Wednesday, August 25, 2010

Mystery (Education Question)

On thing that amazes me in the education debate is that people of all political stripes seem to agree that education is in a crisis. Consider Jonathan Chait (whom I think it is clear is a liberal) who seems to agree that teacher firings make sense. Yet, as Mark notes, America leads in elementary education.

So why are the two so often conflated?

It could be the "big lie" where a falsehood is said so often that the other side starts to believe it. But people are usually more sophisticated than that.

Another possibility is that we have lost perspective on the alternatives. We worry about reluctance to fire teachers but forget that private alternatives are not inexpensive. From Marginal Revolution:

A New York City charter school set to open in 2009 in Washington Heights will test one of the most fundamental questions in education: Whether significantly higher pay for teachers is the key to improving schools.

The school, which will run from fifth to eighth grades, is promising to pay teachers $125,000, plus a potential bonus based on schoolwide performance. That is nearly twice as much as the average New York City public school teacher earns, roughly two and a half times the national average teacher salary and higher than the base salary of all but the most senior teachers in the most generous districts nationwide.

However, this still doesn't explain the odd consensus of left and right as it seems improbable that many people are fighting for a serious increase in education costs.

Most likely, I suspect, the the current American focus on short term results. When we do annual ratings of employees, we do not consider issues of long term dedication -- we know people are simply going to move on anyway. Consider this report:

Among jobs started by workers when they were ages 38 to 42, 31 percent ended in less than a year, and 65 percent ended in fewer than 5 years.

Is it possible that, with 65% of middle aged workers holding a job for less than 5 years, that we have simply lost the sense of how to build long term loyalty and dedication?


  1. I think it's largely an iterative framing problem. Though the basic argument comes straight from the pages of Frank's Wrecking Crew, the question is presented as "Are you for improving education or keeping the status quo?" People in general and liberals in particular try to be more for improving education than the next guy so with every iteration norms are reset and the idea of in any way defending the public education becomes less and less acceptable.

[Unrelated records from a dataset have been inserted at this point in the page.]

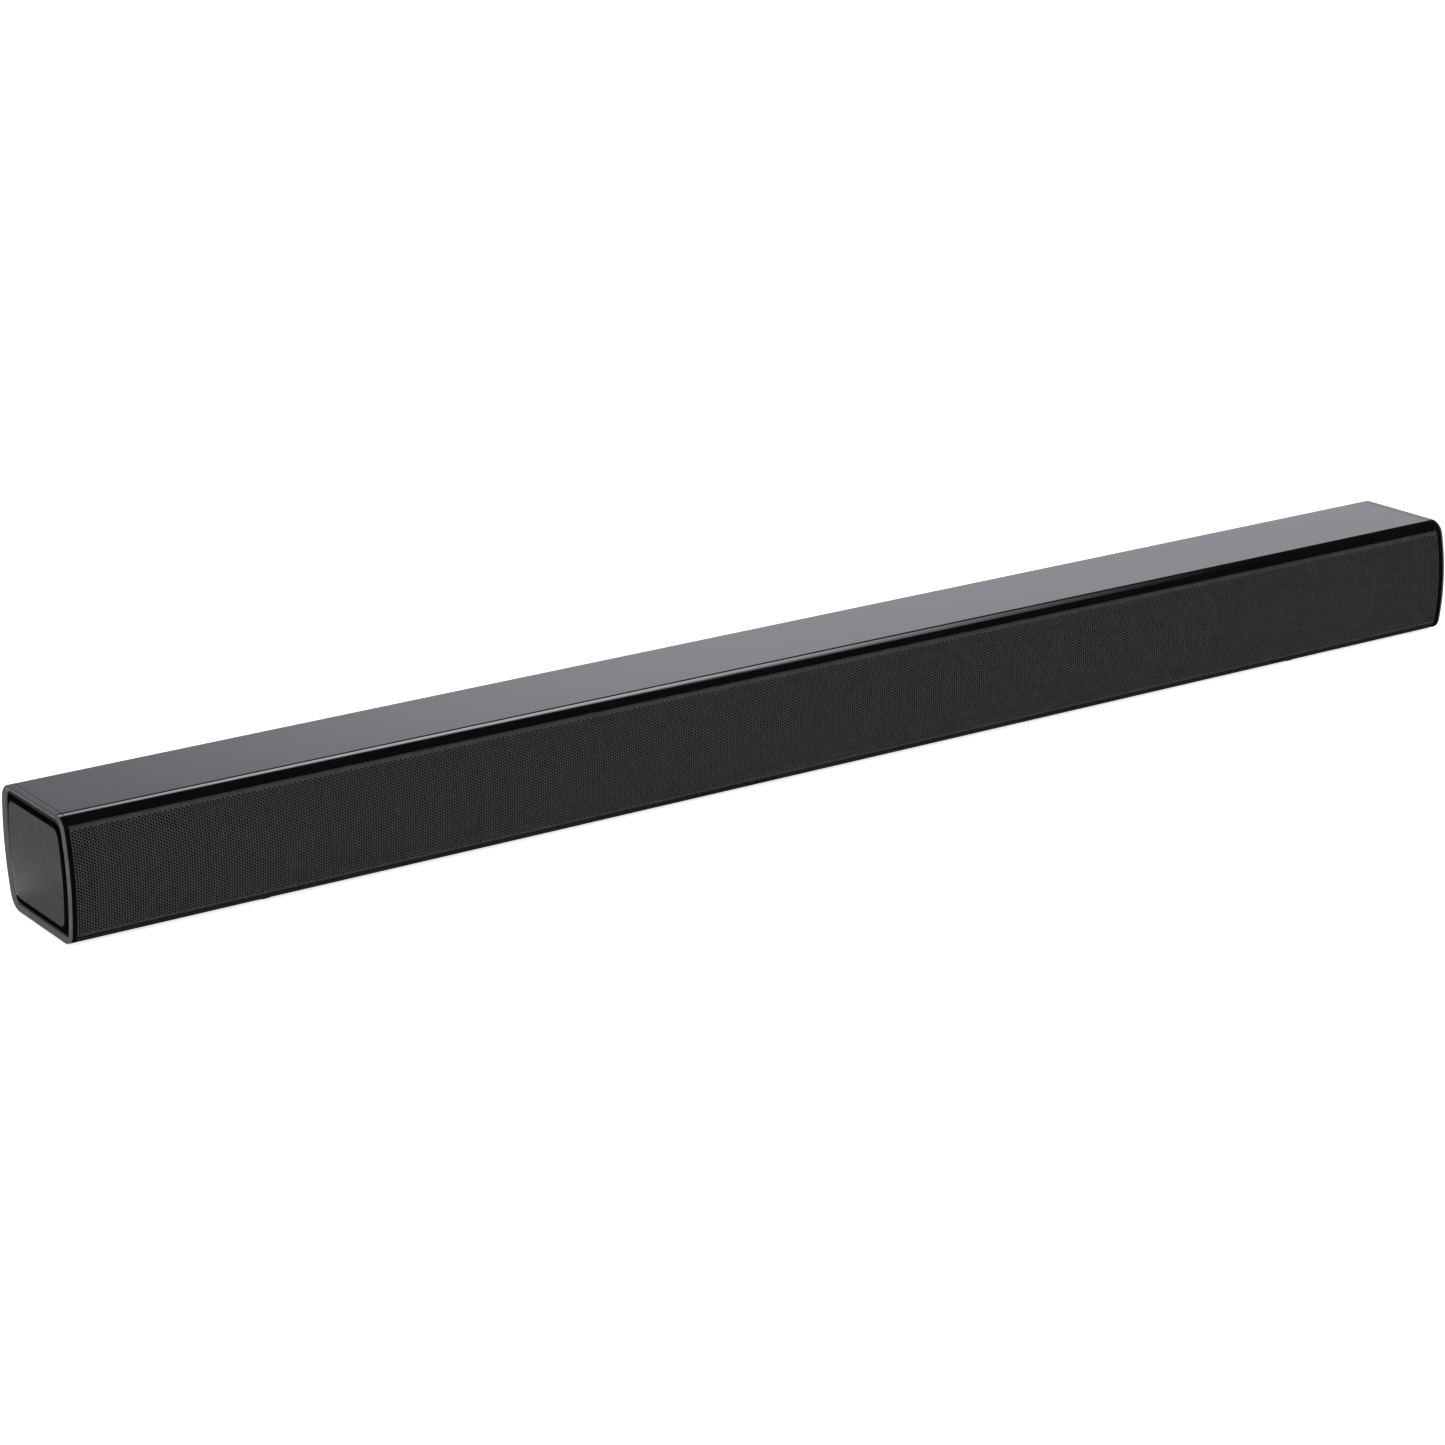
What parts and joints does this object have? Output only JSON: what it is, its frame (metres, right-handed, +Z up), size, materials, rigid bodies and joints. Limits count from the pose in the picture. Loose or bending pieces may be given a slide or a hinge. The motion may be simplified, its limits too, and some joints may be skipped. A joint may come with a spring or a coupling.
{
  "type": "soundbar",
  "caption": "Slim bar loudspeaker with a bowed perforated front, gloss top and end caps, side buttons and a rear connector bay, as an assembly with working joints.",
  "frame": {"origin": "middle of the footprint, on the surface that the feet stand on", "axes": "+X along the bar to the right as seen from the listener, -Y the perforated front, +Z up"},
  "size_m": [0.85, 0.075, 0.065],
  "materials": {
    "gloss_shell": "piano-black gloss",
    "matt_shell": "fine matt texture",
    "end_plate": "satin, very fine grain",
    "grille_steel": "black powder-coated perforated steel",
    "black_abs": "matt black moulding",
    "baffle_board": "black-stained fibreboard",
    "basket_metal": "black pressed steel",
    "magnet": "dark ferrite and zinc-plated plates",
    "rubber": "matt rubber",
    "paper_cone": "coated paper fibre",
    "spider_cloth": "resin-dipped cloth",
    "foam": "closed-cell foam",
    "button_plastic": "satin",
    "circuit_board": "green solder mask",
    "chip": "matt moulded chip",
    "bare_aluminium": "milled",
    "capacitor_sleeve": "shrink sleeve",
    "plated_steel": "zinc plated",
    "brass": "turned",
    "black_screw": "black zinc",
    "coil_tape": "yellow winding tape on ferrite",
    "lamp": "diffused lens",
    "ir_window": "dark infrared-pass plastic",
    "lead_sleeve": "soft insulation",
    "ribbon": "flat flexible cable"
  },
  "bodies": {
    "housing": {"top_cover": "gloss_shell", "rear_cover": "matt_shell", "bottom_cover": "matt_shell", "case_posts": "brass", "connector_tray": "matt_shell", "inlet_tray": "matt_shell", "hanger_trays": "matt_shell", "end_cap_left": "gloss_shell", "end_cap_right": "gloss_shell", "end_panel_left": "end_plate", "end_panel_right": "end_plate", "front_grille": "grille_steel", "grille_frame": "black_abs", "front_baffle": "baffle_board", "chamber_walls": "black_abs", "driver_basket_left": "basket_metal", "driver_basket_right": "basket_metal", "driver_magnet_left": "magnet", "driver_magnet_right": "magnet", "driver_surround_left": "rubber", "driver_surround_right": "rubber", "driver_spiders": "spider_cloth", "driver_gaskets": "foam", "driver_screws": "black_screw", "button_board": "circuit_board", "tact_switches": "black_abs", "main_board": "circuit_board", "amplifier_chip": "chip", "heatsink": "bare_aluminium", "board_capacitors": "capacitor_sleeve", "bluetooth_module": "plated_steel", "hdmi_socket": "plated_steel", "usb_socket": "plated_steel", "aux_socket": "black_abs", "optical_socket": "black_abs", "power_board": "circuit_board", "transformer": "coil_tape", "power_capacitors": "capacitor_sleeve", "mains_inlet": "black_abs", "led_board": "circuit_board", "status_leds": "lamp", "ir_receiver": "ir_window", "speaker_lead_left": "lead_sleeve", "speaker_lead_right": "lead_sleeve", "button_lead": "lead_sleeve", "ribbon_cable": "ribbon", "wall_hangers": "plated_steel", "hanger_screws": "plated_steel", "rubber_feet": "rubber", "case_screws": "black_screw", "board_screws": "plated_steel"},
    "power_button": {"power_button": "button_plastic"},
    "input_button": {"input_button": "button_plastic"},
    "bluetooth_button": {"bluetooth_button": "button_plastic"},
    "volume_down_button": {"volume_down_button": "button_plastic"},
    "volume_up_button": {"volume_up_button": "button_plastic"},
    "cone_left": {"driver_cone_left": "paper_cone"},
    "cone_right": {"driver_cone_right": "paper_cone"},
    "optical_shutter": {"optical_shutter": "black_abs"}
  },
  "joints": [
    {"name": "power_press", "type": "slide", "parent": "housing", "child": "power_button", "axis": [-1, 0, 0], "range_m": [0, 0.0008], "stiffness_N_per_m": 900},
    {"name": "input_press", "type": "slide", "parent": "housing", "child": "input_button", "axis": [-1, 0, 0], "range_m": [0, 0.0008], "stiffness_N_per_m": 900},
    {"name": "bluetooth_press", "type": "slide", "parent": "housing", "child": "bluetooth_button", "axis": [-1, 0, 0], "range_m": [0, 0.0008], "stiffness_N_per_m": 900},
    {"name": "volume_down_press", "type": "slide", "parent": "housing", "child": "volume_down_button", "axis": [-1, 0, 0], "range_m": [0, 0.0008], "stiffness_N_per_m": 900},
    {"name": "volume_up_press", "type": "slide", "parent": "housing", "child": "volume_up_button", "axis": [-1, 0, 0], "range_m": [0, 0.0008], "stiffness_N_per_m": 900},
    {"name": "cone_left_stroke", "type": "slide", "parent": "housing", "child": "cone_left", "axis": [0, -1, 0], "range_m": [-0.002, 0.002], "stiffness_N_per_m": 1500},
    {"name": "cone_right_stroke", "type": "slide", "parent": "housing", "child": "cone_right", "axis": [0, -1, 0], "range_m": [-0.002, 0.002], "stiffness_N_per_m": 1500},
    {"name": "shutter_swing", "type": "hinge", "parent": "housing", "child": "optical_shutter", "pos_m": [0.096, 0.0218, 0.0282], "axis": [-1, 0, 0], "range_deg": [0, 80], "stiffness_Nm_per_rad": 0.002}
  ]
}
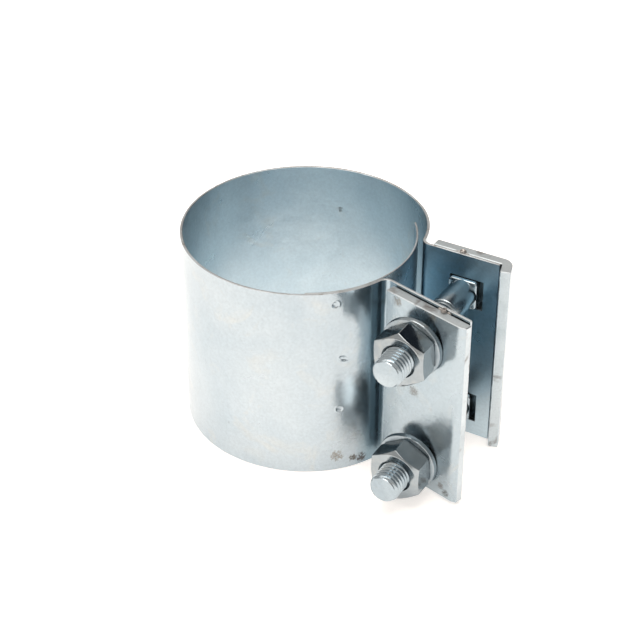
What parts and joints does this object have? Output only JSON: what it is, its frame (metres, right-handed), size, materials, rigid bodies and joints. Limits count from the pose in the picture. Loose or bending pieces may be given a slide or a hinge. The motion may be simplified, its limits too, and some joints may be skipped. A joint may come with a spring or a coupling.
{
  "type": "pipe repair clamp",
  "caption": "Open sheet-steel band with lugs, stiffening bars and an inner bridge plate, drawn together by square-neck bolts and nuts around a pipe.",
  "frame": {"origin": "on the axis of the pipe bore, at the plane of the bottom rim", "axes": "+Z along the pipe bore, upwards; +X along the rear lug, away from the bore; +Y towards the bolt heads, so the bolts' threaded ends point along -Y"},
  "size_m": [0.1332, 0.0992, 0.0826],
  "materials": {
    "band_steel": "zinc-plated sheet, satin with a blue tint",
    "bridge_steel": "zinc-plated sheet, satin",
    "bar_steel": "zinc-plated flat bar, satin",
    "bolt_steel": "zinc-plated, semi-gloss",
    "nut_steel": "zinc-plated, semi-gloss",
    "washer_steel": "zinc-plated, satin",
    "weld_steel": "zinc-plated weld metal, rough"
  },
  "bodies": {
    "band_back": {"band_back": "band_steel"},
    "rear_arm": {"band_rear_arm": "band_steel", "rear_clamp_plate": "bar_steel", "upper_bolt": "bolt_steel", "lower_bolt": "bolt_steel", "rear_tack_welds": "weld_steel"},
    "front_arm": {"band_front_arm": "band_steel", "bridge_plate": "bridge_steel", "front_clamp_plate": "bar_steel", "spot_welds": "weld_steel", "front_tack_welds": "weld_steel"},
    "upper_washer": {"upper_washer": "washer_steel"},
    "lower_washer": {"lower_washer": "washer_steel"},
    "upper_nut": {"upper_nut": "nut_steel"},
    "lower_nut": {"lower_nut": "nut_steel"}
  },
  "joints": [
    {"name": "rear_arm_flex", "type": "hinge", "parent": "band_back", "child": "rear_arm", "pos_m": [-0.02405, 0.04166, 0.041], "axis": [0, 0, -1], "range_deg": [0, 7.2]},
    {"name": "front_arm_flex", "type": "hinge", "parent": "band_back", "child": "front_arm", "pos_m": [-0.01164, -0.04667, 0.041], "axis": [0, 0, 1], "range_deg": [0, 7.2]},
    {"name": "upper_washer_slide", "type": "slide", "parent": "rear_arm", "child": "upper_washer", "axis": [0, 1, 0], "range_m": [0, 0.02311]},
    {"name": "lower_washer_slide", "type": "slide", "parent": "rear_arm", "child": "lower_washer", "axis": [0, 1, 0], "range_m": [0, 0.02311]},
    {"name": "upper_nut_spin", "type": "hinge", "parent": "upper_washer", "child": "upper_nut", "pos_m": [0.0626, -0.0365, 0.0658], "axis": [0, 1, 0], "range_deg": [0, 4752]},
    {"name": "lower_nut_spin", "type": "hinge", "parent": "lower_washer", "child": "lower_nut", "pos_m": [0.0626, -0.0365, 0.013], "axis": [0, 1, 0], "range_deg": [0, 4752]}
  ],
  "couplings": [
    {"joint": "lower_nut_spin", "follows": "upper_nut_spin", "ratio": 1},
    {"joint": "upper_washer_slide", "follows": "upper_nut_spin", "m_per_rad": 0.00027852},
    {"joint": "lower_washer_slide", "follows": "upper_nut_spin", "m_per_rad": 0.00027852},
    {"joint": "rear_arm_flex", "follows": "upper_nut_spin", "ratio": 0.001515},
    {"joint": "front_arm_flex", "follows": "upper_nut_spin", "ratio": 0.001515}
  ]
}
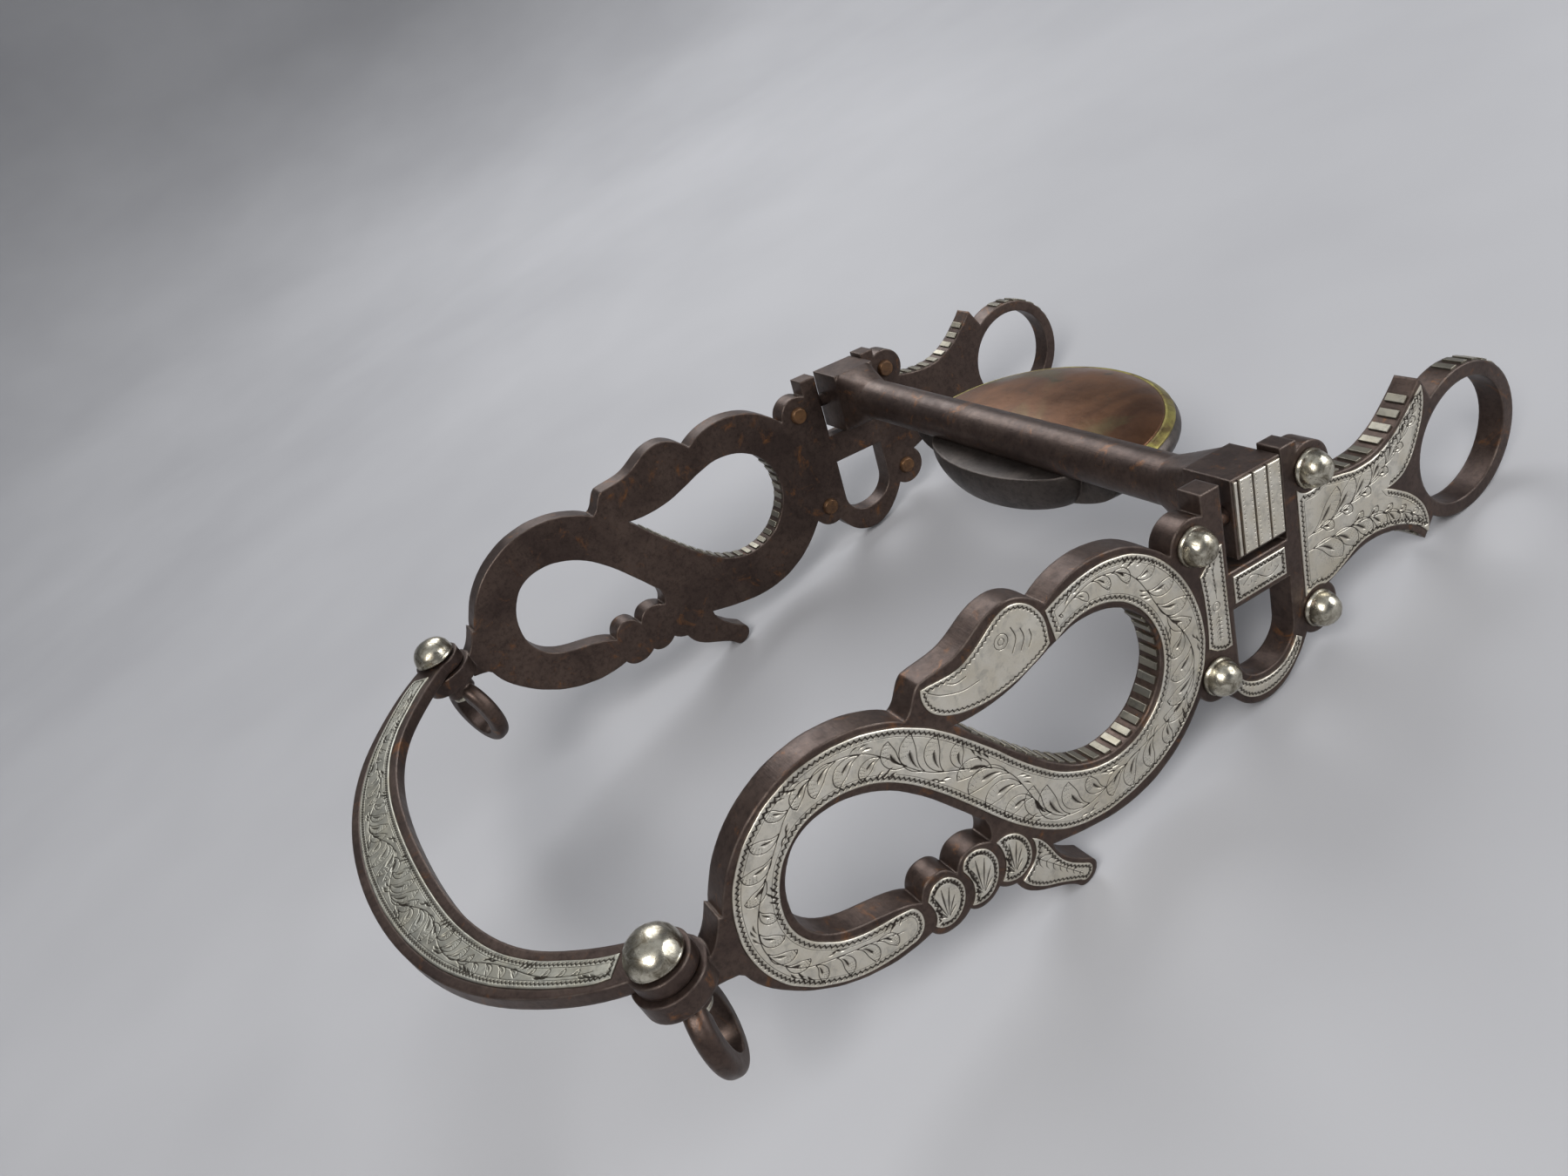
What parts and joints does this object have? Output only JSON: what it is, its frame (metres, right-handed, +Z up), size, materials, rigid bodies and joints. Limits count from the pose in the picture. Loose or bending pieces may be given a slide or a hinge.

  2. Fair enough. But why does education come out as a key priority given the alternative issues that we face today? For example, can we really claim that education is currently facing the structural challenges of financial services?

  3. From any rational standpoint, financial services reform trumps education reform but this has not been a rational process.

  4. To be fair to The Equity Project, they are not advocating an increase in education expenditures. They are able to pay the teachers so much because they are doing away with almost all the administrators and support staff(one administrator, the project´s founder, will be paid less than the teachers). The idea is to have the teachers work year-round and with other alterations to their schedule which allow them to cover what administrators do in other schools.

    I don´t know whether it will work, but the fair criticism isn´t that it will cost too much.